How is the God Particle found?

In very simple terms, physicists have to break stuff to find stuff. They get to use the scientific 
principles of a 2 year old toddler and smash things together to see what comes off…..albeit in 
a much more controlled environment.
Particle physicists have a fun job. Sure they are dealing with some very heady principles, and 
are trying to prove what has been postulated after years of thought experiments and enough 
math to make an intelligent person go insane, but ultimately they are trying to break things to 
find the smallest parts that they can. They use real big tools to do it too. The most famous is the 
Large Hadron Collider (LHC) built at CERN in Geneva, Switzerland (well part of it is in France 
as well) is an underground ring measuring 17 miles in circumference.  It’s designed to take 
two opposing beams of particles, accelerate them to just under the speed of light and 
smash them into each other. These collisions, although small, are very powerful.  

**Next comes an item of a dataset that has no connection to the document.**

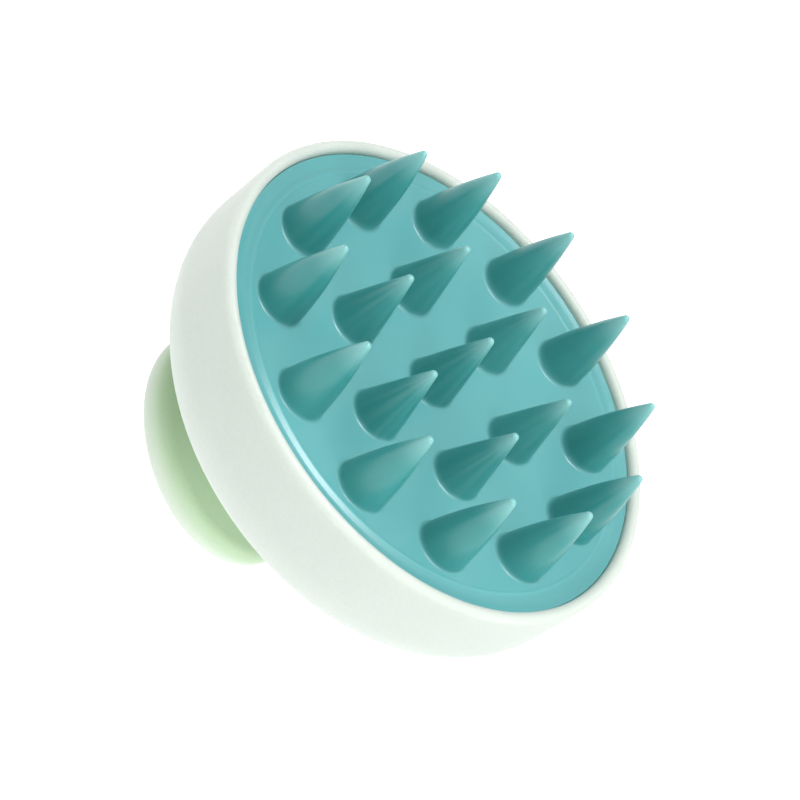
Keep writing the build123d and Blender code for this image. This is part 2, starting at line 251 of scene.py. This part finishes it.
def bristle_pad():
    """The whole silicone moulding as one closed mesh."""
    maker = MeshMaker()
    points, feet = face_plan()
    edge_loop = list(range(PAD_SEGMENTS))
    loops = [edge_loop] + [foot.loop for foot in feet]
    sides = [side for loop in loops for side in zip(loop, loop[1:] + loop[:1])]
    flat, _, triangles, origins, _, _ = delaunay_2d_cdt(
        [Vector(p) for p in points], sides, [], 0, MERGE_DISTANCE
    )
    number = {old: new for new, olds in enumerate(origins) for old in olds}
    for p in flat:
        maker.point(p.x, p.y, dish_level(p.length))
    for triangle in triangles:
        centre = sum((flat[i] for i in triangle), Vector((0.0, 0.0))) / 3
        under_bristle = any(
            hypot(centre.x - foot.x, centre.y - foot.y) < foot.radius * FOOT_SHARE for foot in feet
        )
        if not under_bristle:
            maker.faces.append(tuple(triangle))
    for foot in feet:
        grow_bristle(maker, foot, [number[i] for i in foot.loop])
    outer = [number[i] for i in edge_loop]
    for radius, level in edge_and_skirt():
        here = [maker.point(x, y, level) for x, y in circle(radius, PAD_SEGMENTS)]
        maker.bridge(here, outer)
        outer = here
    maker.cap(list(reversed(outer)), maker.point(0, 0, PAD_BACK_LEVEL))
    return maker.build("bristle_pad_silicone", HEAD)


# ---- building blocks of the materials; noise scales are per metre
FINE_GRAIN = 3200.0
NOISE_MIDDLE = (0.3, 0.7)  # the usual part of a noise's range for a change of colour or roughness
MIX_AMOUNT, MIX_FIRST, MIX_SECOND, MIX_RESULT = 0, 6, 7, 2  # sockets of a Mix node for colours


def nodes_of(name, **values):
    """A material with its Principled shader; numbers and plain colours are set on the shader itself."""
    material = bpy.data.materials.new(name)
    material.use_nodes = True
    tree = material.node_tree
    shader = tree.nodes["Principled BSDF"]
    for key, value in values.items():
        shader.inputs[key.replace("_", " ")].default_value = value
    return material, tree, shader


def add(tree, kind, **values):
    node = tree.nodes.new(kind)
    for key, value in values.items():
        node.inputs[key.replace("_", " ")].default_value = value
    return node


def object_place(tree):
    return tree.nodes.new("ShaderNodeTexCoord").outputs["Object"]


def noise(tree, scale, detail, roughness=0.55):
    place = object_place(tree)
    node = add(tree, "ShaderNodeTexNoise", Scale=scale, Detail=detail, Roughness=roughness)
    tree.links.new(place, node.inputs["Vector"])
    return node.outputs["Fac"]


def drift(tree, source, dark, light):
    """A colour that eases from dark to light with a noise."""
    node = tree.nodes.new("ShaderNodeValToRGB")
    node.color_ramp.interpolation = "EASE"
    for element, place, colour in zip(node.color_ramp.elements, NOISE_MIDDLE, (dark, light)):
        element.position = place
        element.color = (*colour, 1.0)
    tree.links.new(source, node.inputs["Fac"])
    return node.outputs["Color"]


def mixed(tree, amount, first, second, blend="MIX"):
    """Goes from first to second by amount; second is another node's output or a plain colour."""
    node = tree.nodes.new("ShaderNodeMix")
    node.data_type = "RGBA"
    node.blend_type = blend
    tree.links.new(amount, node.inputs[MIX_AMOUNT])
    tree.links.new(first, node.inputs[MIX_FIRST])
    if isinstance(second, tuple):
        node.inputs[MIX_SECOND].default_value = (*second, 1.0)
    else:
        tree.links.new(second, node.inputs[MIX_SECOND])
    return node.outputs[MIX_RESULT]


def ranged(tree, source, span, results):
    """Goes smoothly from the first result to the second while the source crosses the span."""
    node = tree.nodes.new("ShaderNodeMapRange")
    node.interpolation_type = "SMOOTHSTEP"
    for socket, value in zip(("From Min", "From Max", "To Min", "To Max"), (*span, *results)):
        node.inputs[socket].default_value = value
    tree.links.new(source, node.inputs["Value"])
    return node.outputs["Result"]


def bumped(tree, shader, height, strength, distance):
    """Gives the shader's surface a bump, distance in metres."""
    node = add(tree, "ShaderNodeBump", Strength=strength, Distance=distance)
    tree.links.new(height, node.inputs["Height"])
    tree.links.new(node.outputs["Normal"], shader.inputs["Normal"])


# ---- materials
def silicone():
    """Teal silicone: painted shade deepens the bristles and a painted highlight pales their tips; its colour
    and roughness drift.
    """
    material, tree, shader = nodes_of(
        "silicone_teal",
        Subsurface_Weight=0.35,
        Subsurface_Radius=(0.5, 1.0, 1.0),
        Subsurface_Scale=1.6 * MM,
        Specular_IOR_Level=0.5,
    )
    mark = tree.nodes.new("ShaderNodeAttribute")
    mark.attribute_name = "mark"
    along = mark.outputs["Fac"]
    broad = noise(tree, scale=45.0, detail=1.0, roughness=0.4)
    face = drift(tree, broad, dark=(0.099, 0.338, 0.342), light=(0.116, 0.374, 0.377))
    # painted shade: the bristles get a deeper, darker teal than the face, standing in for the shade on their
    # sides
    bristle_shade_share = ranged(tree, along, span=(0.0, 0.08), results=(0.0, 1.0))
    bristle = drift(tree, broad, dark=(0.033, 0.234, 0.228), light=(0.047, 0.272, 0.265))
    colour = mixed(tree, bristle_shade_share, face, bristle)
    # painted highlight: towards the tip the teal pales, standing in for light shining through and off the
    # thin tips
    tip_highlight = ranged(tree, along, span=(0.6, 1.1), results=(0.0, 0.75))
    colour = mixed(tree, tip_highlight, colour, (0.26, 0.52, 0.50))
    roughness = ranged(tree, broad, span=(0.25, 0.75), results=(0.28, 0.33))
    tree.links.new(colour, shader.inputs["Base Color"])
    tree.links.new(roughness, shader.inputs["Roughness"])
    bumped(tree, shader, noise(tree, FINE_GRAIN, detail=2.0), strength=0.04, distance=0.03 * MM)
    return material


def moulded(name, dark, light, rough_range, grain=0.1, subsurface=0.15, lit_edge_colour=None, lit_edge_heights=None):
    """Moulded plastic: slow colour drift, a fine matte grain and slightly uneven roughness.

    rough_range is the lowest and the highest roughness, and grain the strength of the bump. lit_edge_colour
    is a painted highlight: a paler band at the foot of the piece, standing in for light on its rounded edge,
    which fades out between the two lit_edge_heights.
    """
    material, tree, shader = nodes_of(
        name,
        Subsurface_Weight=subsurface,
        Subsurface_Radius=(1.0, 1.0, 0.8),
        Subsurface_Scale=3.0 * MM,
        Specular_IOR_Level=0.45,
    )
    colour = drift(tree, noise(tree, scale=28.0, detail=3.0), dark, light)
    speckle = noise(tree, scale=2200.0, detail=2.0)
    darker = ranged(tree, speckle, span=(0.35, 0.65), results=(0.0, 0.06))
    colour = mixed(tree, darker, colour, dark, "MULTIPLY")
    # painted highlight: a pale band at the foot, standing in for the light on the knob's rounded edge
    if lit_edge_colour:
        split = tree.nodes.new("ShaderNodeSeparateXYZ")
        tree.links.new(object_place(tree), split.inputs["Vector"])
        lit_edge_share = ranged(tree, split.outputs["Z"], lit_edge_heights, results=(1.0, 0.0))
        colour = mixed(tree, lit_edge_share, colour, lit_edge_colour)
    roughness = ranged(tree, noise(tree, scale=90.0, detail=4.0), NOISE_MIDDLE, rough_range)
    tree.links.new(colour, shader.inputs["Base Color"])
    tree.links.new(roughness, shader.inputs["Roughness"])
    bumped(tree, shader, noise(tree, FINE_GRAIN, detail=3.0), strength=grain, distance=0.04 * MM)
    return material


def steel():
    """Zinc-plated steel with small patches of colour and roughness."""
    material, tree, shader = nodes_of("screw_zinc", Metallic=1.0, Anisotropic=0.3)
    patches = noise(tree, scale=700.0, detail=4.0)
    colour = drift(tree, patches, dark=(0.46, 0.46, 0.44), light=(0.62, 0.62, 0.60))
    roughness = ranged(tree, patches, NOISE_MIDDLE, results=(0.28, 0.42))
    tree.links.new(colour, shader.inputs["Base Color"])
    tree.links.new(roughness, shader.inputs["Roughness"])
    bumped(tree, shader, noise(tree, scale=2500.0, detail=2.0), strength=0.15, distance=0.05 * MM)
    return material


def shell_mint():
    return moulded(
        "shell_mint",
        dark=(0.488, 0.546, 0.499),
        light=(0.512, 0.566, 0.523),
        rough_range=(0.42, 0.52),
        subsurface=0.6,
    )


def handle_sage_with_painted_light():
    # the sage green is partly a greener tint of the plastic and partly painted shade and green bounced light
    # of the knob's shaded underside; the pale band at the foot is a painted highlight of the lit rounded
    # edge
    return moulded(
        "handle_sage_with_painted_light",
        dark=(0.42, 0.575, 0.37),
        light=(0.45, 0.60, 0.40),
        rough_range=(0.40, 0.50),
        lit_edge_colour=(0.60, 0.68, 0.585),
        lit_edge_heights=(1.6 * MM, 5.0 * MM),
    )


def cap_mint():
    return moulded(
        "cap_mint",
        dark=(0.59, 0.665, 0.595),
        light=(0.62, 0.69, 0.62),
        rough_range=(0.45, 0.55),
        grain=0.16,
    )


def plate_white():
    return moulded(
        "plate_white",
        dark=(0.57, 0.625, 0.575),
        light=(0.60, 0.65, 0.60),
        rough_range=(0.50, 0.60),
    )


def paint(node, material):
    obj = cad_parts[node]
    obj.data.materials.clear()
    obj.data.materials.append(material)


pad = bristle_pad()
pad.data.materials.append(silicone())
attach(pad, "brush_head")
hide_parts("bristle_pad")

paint("bowl_shell", shell_mint())
paint("handle_stem", handle_sage_with_painted_light())
paint("palm_cap", cap_mint())
paint("backing_plate", plate_white())
paint("handle_screws", steel())

# ---- floor: a white ground just below the knob's flat end
FLOOR_HALF = 4.0
FLOOR_LEVEL = -0.05 * MM
FLOOR_GLOW = 0.85
FLOOR_CORNERS = ((-1, -1), (1, -1), (1, 1), (-1, 1))
floor_mesh = bpy.data.meshes.new("floor")
floor_mesh.from_pydata(
    [(x * FLOOR_HALF, y * FLOOR_HALF, FLOOR_LEVEL) for x, y in FLOOR_CORNERS],
    [],
    [(0, 1, 2, 3)],
)
floor = bpy.data.objects.new("floor", floor_mesh)
bpy.context.scene.collection.objects.link(floor)
floor_material, _, _ = nodes_of(
    "floor_white",
    Base_Color=(0.45, 0.45, 0.45, 1.0),
    Roughness=0.9,
    Specular_IOR_Level=0.1,
    Emission_Color=(1.0, 1.0, 1.0, 1.0),
    Emission_Strength=FLOOR_GLOW,
)
floor_mesh.materials.append(floor_material)

# ---- light: round softboxes at one distance from the head, which they face, in a white world
LIGHT_DISTANCE = 0.9
WORLD_STRENGTH = 0.47
WHITE = (1.0, 1.0, 1.0)
LAVENDER = (1.0, 0.95, 1.0)
SOFTBOXES = (
    # name, direction from the head, diameter in metres, watts and colour
    ("key", (0.2376, -0.1224, 0.9636), 0.28, 5.2, LAVENDER),
    ("top", (0.34, 0.08, 0.94), 0.7, 2.9, WHITE),
    ("lower_right", (-0.25, 0.85, 0.43), 0.6, 3.1, WHITE),
    ("right", (-0.85, 0.35, 0.40), 0.5, 2.7, WHITE),
    ("front", (0.50, 0.80, 0.35), 0.45, 0.9, WHITE),
)


def softbox(name, direction, diameter, watts, colour):
    light = bpy.data.lights.new(name, "AREA")
    light.shape = "DISK"
    light.size = diameter
    light.energy = watts
    light.color = colour
    obj = bpy.data.objects.new(name, light)
    bpy.context.scene.collection.objects.link(obj)
    toward = Vector(direction).normalized()
    obj.location = HEAD_CENTRE + toward * LIGHT_DISTANCE
    obj.rotation_mode = "QUATERNION"
    obj.rotation_quaternion = toward.to_track_quat("Z", "Y")


for box in SOFTBOXES:
    softbox(*box)

world = bpy.data.worlds.new("studio")
bpy.context.scene.world = world
world.use_nodes = True
background = world.node_tree.nodes["Background"]
background.inputs["Color"].default_value = (*WHITE, 1.0)
background.inputs["Strength"].default_value = WORLD_STRENGTH

# ---- camera: the brush seen from above its front, rolled so that its bristles point up to the right
CAMERA_PLACE = Vector((0.1787, 0.2430, 0.2018))
CAMERA_RIGHT = Vector((-0.52451, -0.18919, 0.83012))
CAMERA_UP = Vector((0.67432, -0.68756, 0.26936))
FOCAL_LENGTH = 110.0
SENSOR_WIDTH = 36.0
camera_data = bpy.data.cameras.new("camera")
camera_data.lens = FOCAL_LENGTH
camera_data.sensor_width = SENSOR_WIDTH
camera = bpy.data.objects.new("camera", camera_data)
bpy.context.scene.collection.objects.link(camera)
camera_back = CAMERA_RIGHT.cross(CAMERA_UP).normalized()
axes = zip(CAMERA_RIGHT, CAMERA_UP, camera_back, CAMERA_PLACE)
camera.matrix_world = Matrix([*axes, (0, 0, 0, 1)])
bpy.context.scene.camera = camera
bpy.context.scene.view_settings.view_transform = "Standard"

The explosions are aimed to occur within very large detectors that try to capture the 
evidence of subatomic particle, which decay very quickly.
As you might imagine these are not experiments that can be conducted inside university labs 
due to the size of the tools and the cost to operate them. Consider that the entire 17 mile ring 
is lined with very expensive super conducting magnets each kept just above absolute zero, 
and the energy needed to accelerate the beams to near the speed of light, that these are not 
tests to be conducted on a shoestring budget.  The LHC had a construction budget of over 7 
billion euros, which makes it one of the most expensive machines ever constructed.
So using these big expensive machines, top particle physicists break stuff in the hopes that
what falls out can be identified to help explain the questions of the universe. Simple and heady.